#### Instructions to follow
Quote the material below exactly as written, from the first line to the line that holds "table.data.materials.append(pale)", endpoints included.
★ ★ ★ ★ ★ ★ ★
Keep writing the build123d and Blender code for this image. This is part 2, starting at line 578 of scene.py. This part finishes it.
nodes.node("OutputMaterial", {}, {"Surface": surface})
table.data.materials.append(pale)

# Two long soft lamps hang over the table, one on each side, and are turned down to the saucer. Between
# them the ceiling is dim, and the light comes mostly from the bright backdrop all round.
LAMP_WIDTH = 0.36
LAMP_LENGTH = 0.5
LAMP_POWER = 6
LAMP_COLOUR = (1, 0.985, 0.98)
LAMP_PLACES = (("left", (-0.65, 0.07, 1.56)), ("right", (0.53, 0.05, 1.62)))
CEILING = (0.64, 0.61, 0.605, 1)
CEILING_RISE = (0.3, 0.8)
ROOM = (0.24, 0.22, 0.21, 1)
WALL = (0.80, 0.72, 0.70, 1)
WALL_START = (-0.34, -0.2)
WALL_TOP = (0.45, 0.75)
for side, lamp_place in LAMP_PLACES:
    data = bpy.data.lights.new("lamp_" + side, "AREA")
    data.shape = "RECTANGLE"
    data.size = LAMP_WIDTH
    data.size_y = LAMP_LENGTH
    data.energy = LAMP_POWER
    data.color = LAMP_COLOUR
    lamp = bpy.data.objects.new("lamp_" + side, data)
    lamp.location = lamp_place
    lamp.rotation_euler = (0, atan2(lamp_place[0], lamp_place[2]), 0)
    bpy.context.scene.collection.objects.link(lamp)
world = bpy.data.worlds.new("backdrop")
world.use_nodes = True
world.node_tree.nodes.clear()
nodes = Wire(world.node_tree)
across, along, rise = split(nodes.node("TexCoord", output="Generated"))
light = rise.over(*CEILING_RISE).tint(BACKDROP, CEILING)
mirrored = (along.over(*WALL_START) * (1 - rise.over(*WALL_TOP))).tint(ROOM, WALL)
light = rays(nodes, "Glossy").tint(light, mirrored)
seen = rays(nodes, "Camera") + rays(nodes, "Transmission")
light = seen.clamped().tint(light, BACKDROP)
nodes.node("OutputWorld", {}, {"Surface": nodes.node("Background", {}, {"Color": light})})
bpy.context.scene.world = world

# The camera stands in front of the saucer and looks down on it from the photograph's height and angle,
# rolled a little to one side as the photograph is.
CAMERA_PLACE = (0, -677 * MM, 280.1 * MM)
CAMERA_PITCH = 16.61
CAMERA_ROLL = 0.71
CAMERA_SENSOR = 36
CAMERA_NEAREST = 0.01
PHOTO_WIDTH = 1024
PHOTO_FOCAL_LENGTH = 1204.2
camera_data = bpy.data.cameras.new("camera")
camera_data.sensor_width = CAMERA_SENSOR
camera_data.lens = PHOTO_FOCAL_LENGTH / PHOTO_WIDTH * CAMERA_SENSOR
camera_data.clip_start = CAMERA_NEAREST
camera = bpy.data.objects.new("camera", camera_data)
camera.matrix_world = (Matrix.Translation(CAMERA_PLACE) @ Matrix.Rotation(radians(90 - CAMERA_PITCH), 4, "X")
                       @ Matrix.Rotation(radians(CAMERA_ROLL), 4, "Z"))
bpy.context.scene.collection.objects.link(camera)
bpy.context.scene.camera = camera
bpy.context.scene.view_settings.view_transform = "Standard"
★ ★ ★ ★ ★ ★ ★
#### Response to this exercise
Keep writing the build123d and Blender code for this image. This is part 2, starting at line 578 of scene.py. This part finishes it.
nodes.node("OutputMaterial", {}, {"Surface": surface})
table.data.materials.append(pale)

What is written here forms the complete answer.